Saya mengiyakan. Mana bisa menolak permintaan seorang nenek yang dulu menjadi rumah pertama saya sebelum mengenal asrama pesantren dan hidup berbantalkan kitab. Di rumah itulah saya tumbuh, makan telur ceplok tiap pagi, dan belajar bedakan antara suara ayam dan suara istri tetangga marah-marah.
Tapi tetap saja ini absurd.
Kulkas. Untuk nenek-nenek sepuh yang bahkan kadang lupa apakah sudah minum air putih hari itu. Ketika saya tanya kenapa harus beli kulkas, jawabannya malah semakin membuat saya khusyuk merenung.

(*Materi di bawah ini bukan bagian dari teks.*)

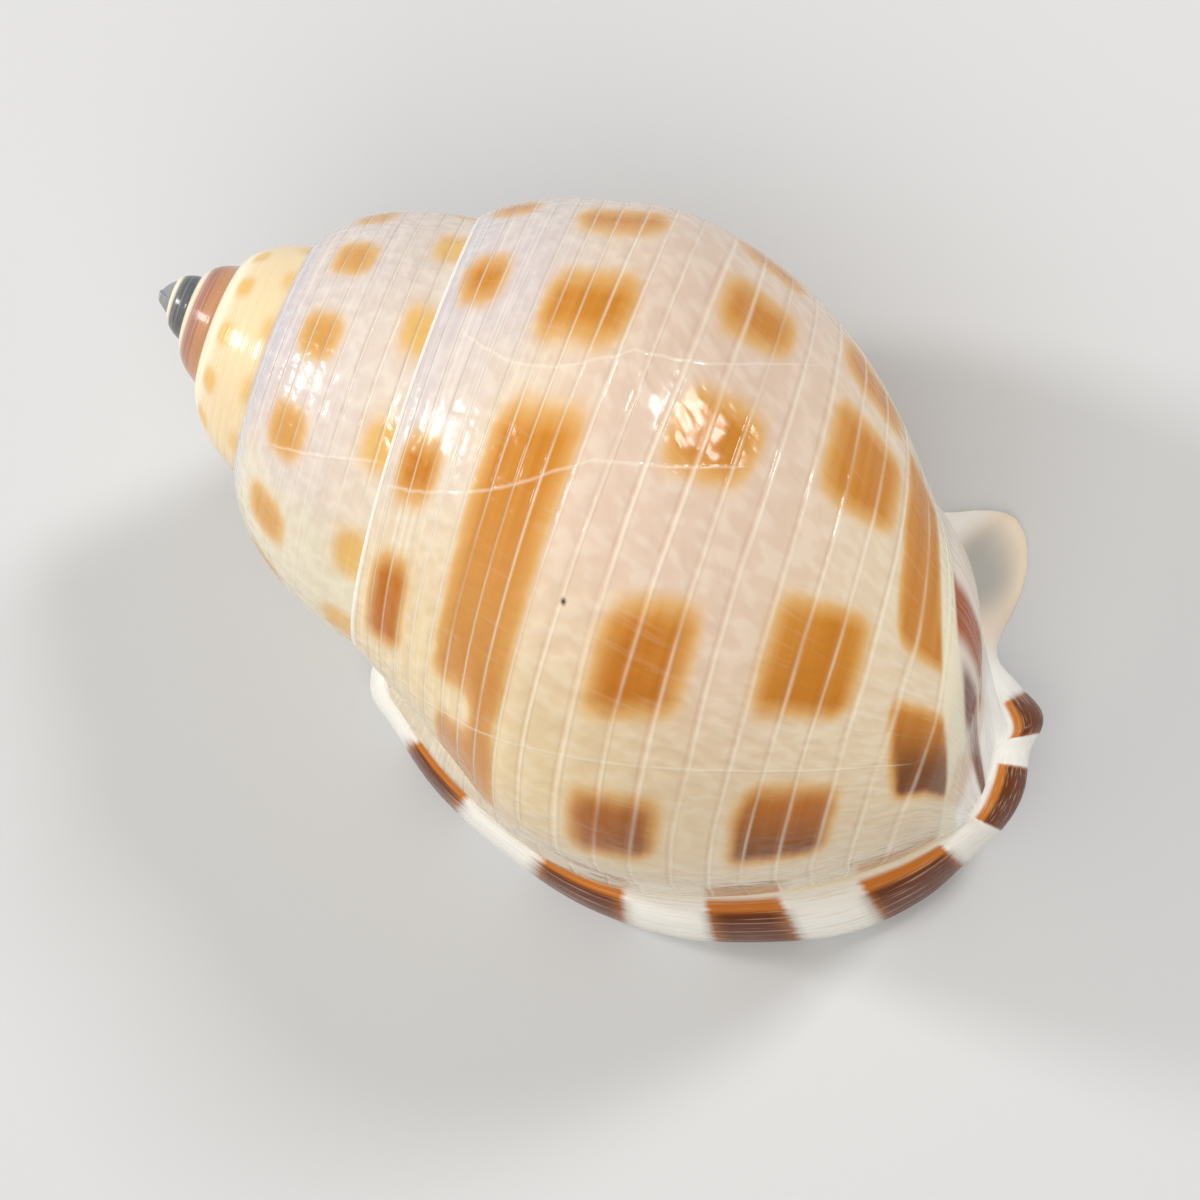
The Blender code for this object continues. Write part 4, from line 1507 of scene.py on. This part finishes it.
@dataclass(frozen=True)
class Studio:
    """Floor, soft lights and camera, in metres."""

    floor_size: float = 3.0
    floor_drop: float = 0.00002
    floor_rough: float = 0.85
    sky_colour: tuple[float, ...] = (0.95, 0.97, 1.0, 1.0)
    sky_strength: float = 0.22
    lamps: tuple[Lamp, ...] = (
        Lamp("window_above", (0.15, 0.42, 0.40), (0.10, 0.14), 1.7),
        Lamp("window_left", (-0.50, -0.05, 0.30), (0.09, 0.16), 1.5),
        Lamp("fill_right", (0.25, -0.35, 0.65), (0.8, 0.8), 3.7, True),
        Lamp("fill_left", (-0.55, -0.35, 0.40), (0.8, 0.8), 1.6, True),
    )
    lens: float = 99.85
    sensor: float = 36.0
    nearest: float = 0.01
    eye: Triple = (0.05055, -0.00257, 0.20498)
    right: Triple = (0.8684, 0.4454, -0.2179)
    up: Triple = (-0.4320, 0.8953, 0.1084)
    back: Triple = (0.2434, 0.0, 0.9699)

    def floor(self) -> None:
        """A plain pale table top."""
        half = self.floor_size / 2
        corners = [(-half, -half, 0), (half, -half, 0), (half, half, 0), (-half, half, 0)]
        mesh = bpy.data.meshes.new("floor")
        mesh.from_pydata(corners, [], [(0, 1, 2, 3)])
        material = bpy.data.materials.new("floor_paper")
        material.use_nodes = True
        shader = material.node_tree.nodes["Principled BSDF"]
        shader.inputs["Base Color"].default_value = Shade.FLOOR.light()
        shader.inputs["Roughness"].default_value = self.floor_rough
        mesh.materials.append(material)
        floor = link("floor", mesh)
        floor.location.z = -self.floor_drop

    def sky(self) -> None:
        """An even pale surround, with colours shown as they are."""
        world = bpy.data.worlds.new("surround")
        world.use_nodes = True
        background = world.node_tree.nodes["Background"]
        background.inputs["Color"].default_value = self.sky_colour
        background.inputs["Strength"].default_value = self.sky_strength
        bpy.context.scene.world = world
        bpy.context.scene.view_settings.view_transform = "Standard"

    def camera(self) -> None:
        """The camera at the photograph's viewing angle."""
        data = bpy.data.cameras.new("camera")
        data.lens = self.lens
        data.sensor_width = self.sensor
        data.clip_start = self.nearest
        camera = link("camera", data)
        turn = Matrix((self.right, self.up, self.back)).transposed().to_4x4()
        camera.matrix_world = Matrix.Translation(self.eye) @ turn
        bpy.context.scene.camera = camera

    def build(self) -> None:
        """Set up everything round the shell."""
        self.floor()
        self.sky()
        for lamp in self.lamps:
            lamp.build()
        self.camera()


def main() -> None:
    """Build the scene and report each piece."""
    logging.basicConfig(level=logging.INFO, format="%(message)s")
    shell = Shell().build()
    LOG.info("shell: %d faces", len(shell.data.polygons))
    Studio().build()
    LOG.info("studio: floor, four lamps and the camera")


if __name__ == "__main__":
    main()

"Supaya nanti kalau Zahira datang, bisa langsung saya kasihkan puding dingin. Anak kecil suka yang manis-manis kan?" katanya.
Saya terdiam. Ada jeda sunyi yang melambatkan waktu. Ternyata ini bukan sekadar kulkas. Ini bentuk cinta dari seorang buyut kepada cicitnya. Dan karena beliau tahu usianya sudah lebih banyak dari jumlah episode sinetron, ia ingin meninggalkan sesuatu yang terasa, meski dingin, tapi menghangatkan.

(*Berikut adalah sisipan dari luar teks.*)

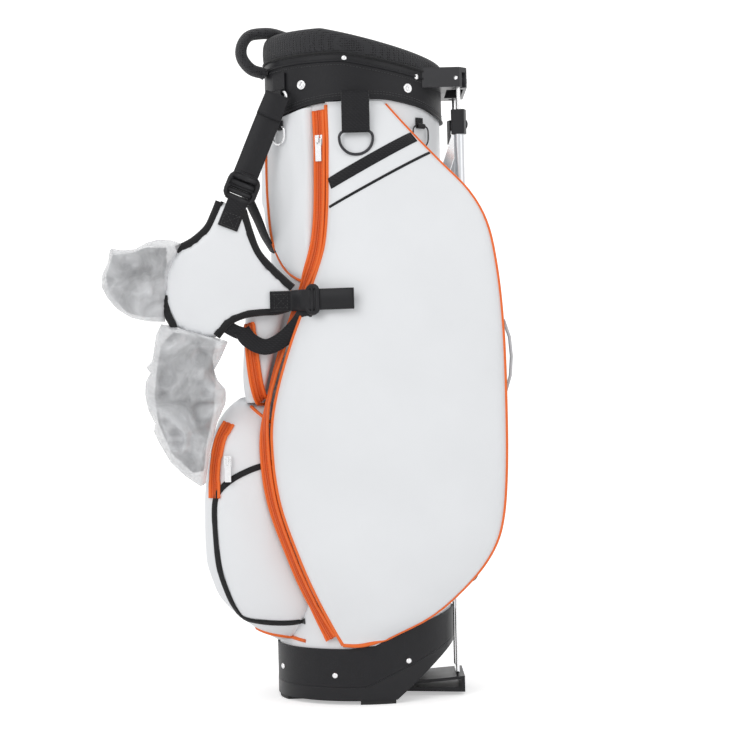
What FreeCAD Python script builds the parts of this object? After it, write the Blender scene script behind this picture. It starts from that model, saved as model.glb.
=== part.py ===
import FreeCAD, Part
import math
import os

import Sketcher
from FreeCAD import Placement, Rotation, Vector

# Golf stand bag, standing upright on its feet.  Millimetres.
# +Z is up, +X is the side that carries the folding legs, -X is the side that carries the shoulder
# harness, and +Y and -Y are the two flanks.  The origin is on the ground under the sleeve's axis.

os.makedirs("parts", exist_ok=True)
doc = FreeCAD.newDocument("GolfStandBag")
sheet = doc.addObject("Spreadsheet::Sheet", "Sizes")


# ---------------------------------------------------------------- driving dimensions
SIZES = [
    ("sleeve_half_x", 115, "sleeve, outer half width towards the legs"),
    ("sleeve_half_y", 103, "sleeve, outer half width towards the flanks"),
    ("sleeve_wall", 2.4, "sleeve thickness"),
    ("fit_gap", 0.3, "clearance between pieces that are sewn or riveted together"),
    ("run_gap", 1.0, "clearance beside pieces that move"),
    ("moulding_wall", 3.2, "wall of the base and cuff mouldings"),
    ("leather", 2.6, "thickness of the leather bands"),
    ("foot_high", 5, "height of the rubber feet"),
    ("base_floor", 18, "height of the inside floor"),
    ("base_top", 60, "height of the base moulding's wall"),
    ("toe_x", 40, "where the base's slanted heel begins"),
    ("heel_rise", 0.83, "rise of the slanted heel for each millimetre outwards"),
    ("skirt_low", 23, "lower edge of the leather skirt"),
    ("skirt_high", 72, "upper edge of the leather skirt on the harness side"),
    ("skirt_lift", 42, "how much higher the skirt's upper edge is on the leg side"),
    ("band_low", 759, "lower edge of the cuff band at its two ends"),
    ("band_arch", 22, "how much the band's lower edge arches up over the flanks"),
    ("band_high", 832, "upper edge of the cuff band on the harness side"),
    ("band_knee", -14, "where the band's upper edge starts to fall towards the legs"),
    ("band_fall", 0.2, "fall of the band's upper edge for each millimetre"),
    ("flange_high", 8.5, "height of the cuff moulding's flange above the band"),
    ("rim_high", 876, "top of the padded rim on the harness side"),
    ("rim_knee", -42, "where the padded rim starts to fall towards the legs"),
    ("rim_fall", 0.25, "fall of the padded rim for each millimetre"),
    ("rim_pad_wall", 12, "thickness of the padded rim"),
    ("cuff_low", 745, "lower end of the cuff moulding"),
    ("divider_wall", 4, "thickness of the club divider's bars"),
    ("divider_depth", 34, "height of the club divider's bars"),
    ("panel_wall", 1.2, "thickness of the full length divider fabric"),
    ("stay_dia", 8, "diameter of the stays in the sleeve"),
    ("lever_hinge_x", 46, "hinge of the foot lever"),
    ("lever_hinge_z", 13, "height of the foot lever's hinge"),
    ("lever_half_y", 46, "half width of the foot lever"),
    ("lever_reach", 12, "how far the lever stands out past the base"),
    ("lever_hub", 6, "radius of the lever's hinge hub"),
    ("pin_dia", 5, "diameter of the hinge pins"),
    ("rod_dia", 4.6, "diameter of the actuator rod"),
    ("rod_half_y", 35, "half distance between the rod's two legs"),
    ("rod_top", 690, "height of the rod's upper ends"),
    ("bracket_low", 799, "underside of the stand bracket"),
    ("bracket_high", 825, "top of the stand bracket"),
    ("bracket_front", 150, "front of the stand bracket"),
    ("bracket_half_y", 68, "half width of the stand bracket"),
    ("leg_x", 138, "distance of the legs from the axis"),
    ("leg_half_y", 58, "half distance between the legs"),
    ("leg_splay", 18, "angle that the legs swing outwards to the flanks"),
    ("leg_pivot_z", 811, "height of the leg hinges"),
    ("leg_dia", 13, "diameter of the leg tubes"),
    ("leg_wall", 1.2, "wall of the leg tubes"),
    ("stem_dia", 6, "diameter of the steel stem above each leg"),
    ("knuckle_high", 770, "top of the leg's knuckle"),
    ("knuckle_low", 738, "underside of the leg's knuckle"),
    ("leg_low", 162, "lower end of the leg tubes"),
    ("leg_foot_dia", 24, "diameter of the rubber leg feet"),
    ("pocket_reach", 188, "how far the flank pockets stand out over the legs"),
    ("pocket_out", 148, "how far the flank pockets stand out to the side"),
    ("leg_bay_half_y", 86, "half width of the bay that the legs swing through"),
    ("ball_pocket_reach", 205, "how far the ball pocket stands out"),
    ("ball_pocket_half_y", 92, "half width of the ball pocket"),
    ("mid_pocket_reach", 150, "how far the middle pocket stands out"),
    ("upper_pocket_reach", 124, "how far the upper pocket stands out"),
    ("tape_wide", 16, "width of the zip tapes"),
    ("tape_thick", 1.5, "thickness of the zip tapes"),
    ("ring_wire", 3.6, "wire of the towel ring"),
    ("webbing", 2, "thickness of the webbing"),
    ("strap_wide", 34, "width of the harness straps"),
    ("pad_thick", 11, "thickness of the harness pads"),
    ("harness_y", -90, "plane that the harness hangs in"),
]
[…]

Zahira memang belum bisa makan puding. Umurnya baru empat bulan. Tapi cinta buyut tidak menunggu gigi tumbuh atau lidah pandai bicara. Ia hanya ingin meninggalkan jejak rasa, bahwa ketika kelak Zahira besar dan mampir ke rumah nenek buyutnya, ada kulkas tua yang menjadi saksi kasih sayang.
Saya pun akhirnya berangkat. Keliling toko elektronik dari Maros sampai Makassar. Mencari kulkas yang cocok, bukan hanya ukurannya, tapi juga warnanya. Karena kata nenek, "Kalau warnanya pucat, nanti Zahira kira itu kuburan." Dan saya tak ingin Zahira punya trauma kulkas sejak dini.
Akhirnya saya temukan satu kulkas warna merah metalik. Warnanya mencolok seperti semangat nenek yang tak lekang meski rambut sudah perak. Harganya lumayan. Tapi saya tak punya hati untuk menawar. Bukan karena takut didoakan kurang rezeki, tapi karena saya tahu ini bukan tentang kulkas. Ini tentang memori. Tentang kasih. Tentang pewarisan nilai-nilai yang tak tertulis di buku warisan.
Ketika kulkas itu sampai,
nenek tersenyum. Tangannya yang gemetar menyentuh permukaan pintu kulkas seperti sedang menyentuh wajah cucunya yang pulang dari rantau. "Bagus. Kayak jantung," katanya.